A B-25 sits near completion on a desk. Only the wings and the ball turret remain to be affixed.

He smells the glue.

A bevy of Little League trophies lines the top of a dresser, each golden plastic boy facing the bed, frozen in midswing. Luther reads the engraving on the base of one of the trophies.

Hank’s team is called The Lean, Mean, Fighting Machine.

He won the sportsmanship award last year.

Removing his backpack, Luther lies down beside Hank atop a bedspread patterned with a map of the constellations. The boy sleeps on his side, his back to the intruder. Luther watches him for a moment under the orange gleam of a nightlight, wondering what it must feel like to have a son.

Because he’s dreaming, the boy’s neck snaps more easily than his little brother’s.

Luther rises, unzips the backpack. He takes out the gun, the handcuffs, the tape recorder, Orson’s bowie. The gun is not loaded. Silencers are hard to come by and under no condition will he fire a. 357 at two in the morning in a neighborhood like this.

Slipping the handcuffs into his pocket, he moves back into the hall and arrives at last in the threshold of the master bedroom where Zach and Theresa Worthington sleep.

In the absence of a nightlight the room is all shape and shadow.

He would prefer to stand here, watching them from the doorway for an hour, glutting himself on anticipation. But this isn’t his only project tonight and the sun will be up in four hours.

So Luther sets the tape recorder on a nearby dresser and presses record. Then he thumbs back the hammer on the. 357 and strokes the light switch with his latex finger though he does not flip it yet.

Zach Worthington shifts in bed.

“Theresa,” he mumbles. “Trese?”

A half-conscious answer: “Wha?”

Luther’s loins tingle.

“I think one of the kids are up.”

13

ELIZABETH Lancing couldn’t sleep. She’d gone on her first date with Todd Ramsey tonight and a spectrum of emotions swarmed inside her head, giddiness to guilt. Todd had taken her to a French restaurant in Charlotte called The Melting Pot. Initially she’d been horrified at the prospect of making conversation over three hours of fondue but Todd was charming and they’d fallen into easy conversation.

They started out discussing their law firm where Todd had just made partner and Beth had been a legal administrator for five years. At first they resisted the gossip but Womble amp; Sloop was a rowdy firm and the fodder was bottomless and irresistible. This transitioned into a brief exchange on their philosophies of employment and how neither of them knew anyone whose work afforded absolute fulfillment. They posited finally that the ideal job did exist but that finding it was such an excruciating chore most people preferred instead to suffer moderate unhappiness over an entire career.

Toward the end of dinner, as they dipped melon balls and strawberries into a pot of scalding chocolate, the conversation took an intimate turn. They sat close, basked in prolonged eye contact, and compared only the idyllic slivers of their childhoods.
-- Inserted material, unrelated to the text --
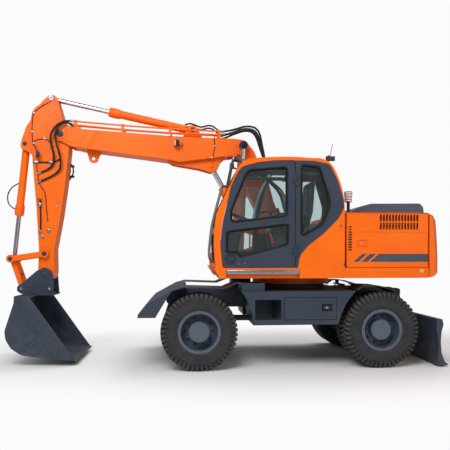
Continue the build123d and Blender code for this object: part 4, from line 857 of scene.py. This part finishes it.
# air pre-cleaner: clear bowl with its bands
form = turned(bmesh.new(), (0.688, -0.9, 2.346), (0, 0, 1),
              ((0, 0.05), (0.004, 0.0535), (0.08, 0.0535), (0.09, 0.06), (0.128, 0.06), (0.134, 0.058)), 32)
made("cleaner_bowl", form, milky_bowl, "upper_structure")
form = bmesh.new()
for z, radius in ((2.372, 0.0545), (2.408, 0.0545), (2.45, 0.061)):
    turned(form, (0.688, -0.9, z), (0, 0, 1),
           ((0, radius - 0.003), (0.001, radius), (0.011, radius), (0.012, radius - 0.003)), 32)
made("cleaner_bands", form, red_grip, "upper_structure")

# ---------------------------------------------------------------- boom and arm
# cab-side faces of boom and arm, and how far beads stand from the middle plane on each of them
BOOM_NEAR = -0.12
ARM_NEAR = -0.07
BOOM_BEAD = 0.193
ARM_BEAD = 0.1425
# clips end this far before the face, on the paint
CLIP_GAP = 0.0005
HEAD = ((-0.002, 1.0), (0.006, 1.0), (0.009, 0.9), (0.009, 0.42), (0.016, 0.4), (0.018, 0.32))
for name, body, (x, z), half, radius, material in (
        ("arm_eye_heads", "arm", (-3.66, 3.955), 0.092, 0.038, zinc),
        ("guide_pivot_heads", "arm", (-3.74, 1.6), 0.232, 0.034, slate),
        ("link_pin_heads", "guide_links", (-4.229, 1.524), 0.232, 0.03, slate),
        ("bucket_pivot_heads", "arm", (-3.744, 1.28), 0.195, 0.035, slate),
        ("push_pin_heads", "bucket", (-4.079, 1.075), 0.194, 0.044, slate),
        ("hook_heads_front", "bucket", (-3.668, 1.066), 0.214, 0.042, slate),
        ("arm_pivot_heads", "upper_boom", (-3.51, 3.395), 0.212, 0.05, slate),
        ("bucket_cylinder_heads", "arm", (-4.043, 3.25), 0.115, 0.032, slate),
        ("arm_cylinder_heads", "upper_boom", (-1.535, 3.52), 0.1, 0.034, slate)):
    form = bmesh.new()
    for sign in (-1, 1):
        turned(form, (x, MID + sign * half, z), (0, sign, 0), [(d, r * radius) for d, r in HEAD])
    made(name, form, material, body)
form = bmesh.new()
for (x, z), half in (((-4.079, 1.075), 0.194), ((-3.668, 1.066), 0.214)):
    for sign in (-1, 1):
        turned(form, (x, MID + sign * (half + 0.009), z), (0, sign, 0),
               ((0, 0.0195), (0.012, 0.0195), (0.014, 0.016)), 16)
made("coupler_pin_ends", form, zinc, "bucket")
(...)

Beth knew that Todd had been recently divorced. He was well aware that her husband had disappeared seven years ago through some mysterious connection to Andrew Thomas. But neither came within a hundred miles of the other’s baggage.

After dinner Todd took her home. It was eleven o’clock and cruising north up a vacated I-77, Beth watched the pavement pass, mesmeric in the headlights. Riding with Todd she felt foreign to herself in a fresh and frightening way. Like the start of college and autumn. Not a thirty-eight-year-old single mother of two.